START
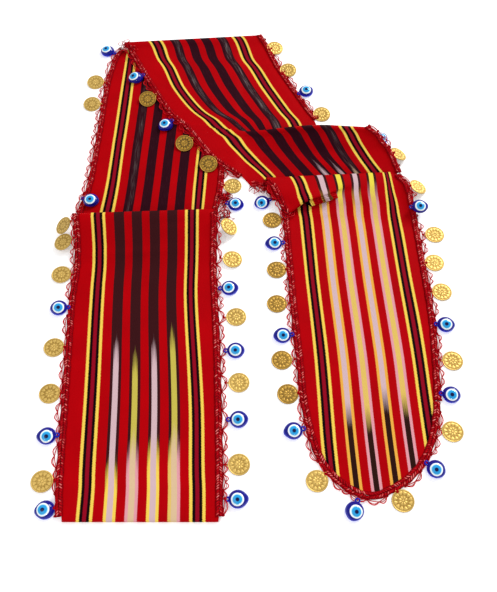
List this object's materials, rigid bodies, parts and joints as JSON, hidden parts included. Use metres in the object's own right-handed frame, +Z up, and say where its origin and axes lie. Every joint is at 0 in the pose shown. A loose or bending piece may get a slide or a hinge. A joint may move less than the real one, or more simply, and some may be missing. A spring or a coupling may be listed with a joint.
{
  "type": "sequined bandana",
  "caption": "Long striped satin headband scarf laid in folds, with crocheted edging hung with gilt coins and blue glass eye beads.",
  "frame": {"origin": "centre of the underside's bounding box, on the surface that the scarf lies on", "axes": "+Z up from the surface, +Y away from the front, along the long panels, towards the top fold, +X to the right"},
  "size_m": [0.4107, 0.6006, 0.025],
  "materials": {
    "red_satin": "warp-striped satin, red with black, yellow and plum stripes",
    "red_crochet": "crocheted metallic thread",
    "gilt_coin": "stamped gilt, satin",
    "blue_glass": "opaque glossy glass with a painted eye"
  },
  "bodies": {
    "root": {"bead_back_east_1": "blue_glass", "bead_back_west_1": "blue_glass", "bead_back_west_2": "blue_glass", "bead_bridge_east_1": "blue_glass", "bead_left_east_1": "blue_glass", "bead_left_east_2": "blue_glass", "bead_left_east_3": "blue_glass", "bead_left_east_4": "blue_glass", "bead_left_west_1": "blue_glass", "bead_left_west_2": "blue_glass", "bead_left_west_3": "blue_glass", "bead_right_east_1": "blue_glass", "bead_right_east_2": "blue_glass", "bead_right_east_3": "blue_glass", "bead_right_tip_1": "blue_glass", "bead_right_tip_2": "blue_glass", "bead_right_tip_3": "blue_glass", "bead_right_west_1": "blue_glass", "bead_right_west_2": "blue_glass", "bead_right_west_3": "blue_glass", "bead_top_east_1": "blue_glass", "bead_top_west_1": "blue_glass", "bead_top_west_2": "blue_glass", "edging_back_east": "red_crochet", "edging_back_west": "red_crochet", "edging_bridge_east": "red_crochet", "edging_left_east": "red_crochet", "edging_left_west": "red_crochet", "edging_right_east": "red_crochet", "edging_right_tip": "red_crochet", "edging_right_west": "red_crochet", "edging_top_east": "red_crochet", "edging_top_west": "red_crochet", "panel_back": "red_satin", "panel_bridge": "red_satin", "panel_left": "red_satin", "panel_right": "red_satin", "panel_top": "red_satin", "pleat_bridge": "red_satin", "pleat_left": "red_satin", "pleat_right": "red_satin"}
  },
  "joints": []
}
END
> **Written request**: Print the complete listing again, exactly as it stands.

> **Exercise result**:
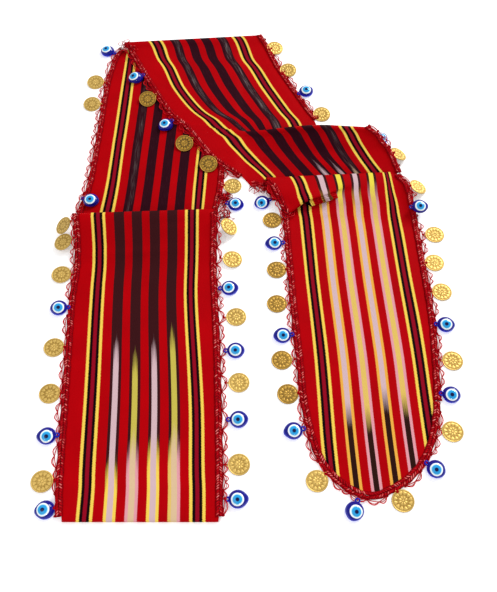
List this object's materials, rigid bodies, parts and joints as JSON, hidden parts included. Use metres in the object's own right-handed frame, +Z up, and say where its origin and axes lie. Every joint is at 0 in the pose shown. A loose or bending piece may get a slide or a hinge. A joint may move less than the real one, or more simply, and some may be missing. A spring or a coupling may be listed with a joint.
{
  "type": "sequined bandana",
  "caption": "Long striped satin headband scarf laid in folds, with crocheted edging hung with gilt coins and blue glass eye beads.",
  "frame": {"origin": "centre of the underside's bounding box, on the surface that the scarf lies on", "axes": "+Z up from the surface, +Y away from the front, along the long panels, towards the top fold, +X to the right"},
  "size_m": [0.4107, 0.6006, 0.025],
  "materials": {
    "red_satin": "warp-striped satin, red with black, yellow and plum stripes",
    "red_crochet": "crocheted metallic thread",
    "gilt_coin": "stamped gilt, satin",
    "blue_glass": "opaque glossy glass with a painted eye"
  },
  "bodies": {
    "root": {"bead_back_east_1": "blue_glass", "bead_back_west_1": "blue_glass", "bead_back_west_2": "blue_glass", "bead_bridge_east_1": "blue_glass", "bead_left_east_1": "blue_glass", "bead_left_east_2": "blue_glass", "bead_left_east_3": "blue_glass", "bead_left_east_4": "blue_glass", "bead_left_west_1": "blue_glass", "bead_left_west_2": "blue_glass", "bead_left_west_3": "blue_glass", "bead_right_east_1": "blue_glass", "bead_right_east_2": "blue_glass", "bead_right_east_3": "blue_glass", "bead_right_tip_1": "blue_glass", "bead_right_tip_2": "blue_glass", "bead_right_tip_3": "blue_glass", "bead_right_west_1": "blue_glass", "bead_right_west_2": "blue_glass", "bead_right_west_3": "blue_glass", "bead_top_east_1": "blue_glass", "bead_top_west_1": "blue_glass", "bead_top_west_2": "blue_glass", "edging_back_east": "red_crochet", "edging_back_west": "red_crochet", "edging_bridge_east": "red_crochet", "edging_left_east": "red_crochet", "edging_left_west": "red_crochet", "edging_right_east": "red_crochet", "edging_right_tip": "red_crochet", "edging_right_west": "red_crochet", "edging_top_east": "red_crochet", "edging_top_west": "red_crochet", "panel_back": "red_satin", "panel_bridge": "red_satin", "panel_left": "red_satin", "panel_right": "red_satin", "panel_top": "red_satin", "pleat_bridge": "red_satin", "pleat_left": "red_satin", "pleat_right": "red_satin"}
  },
  "joints": []
}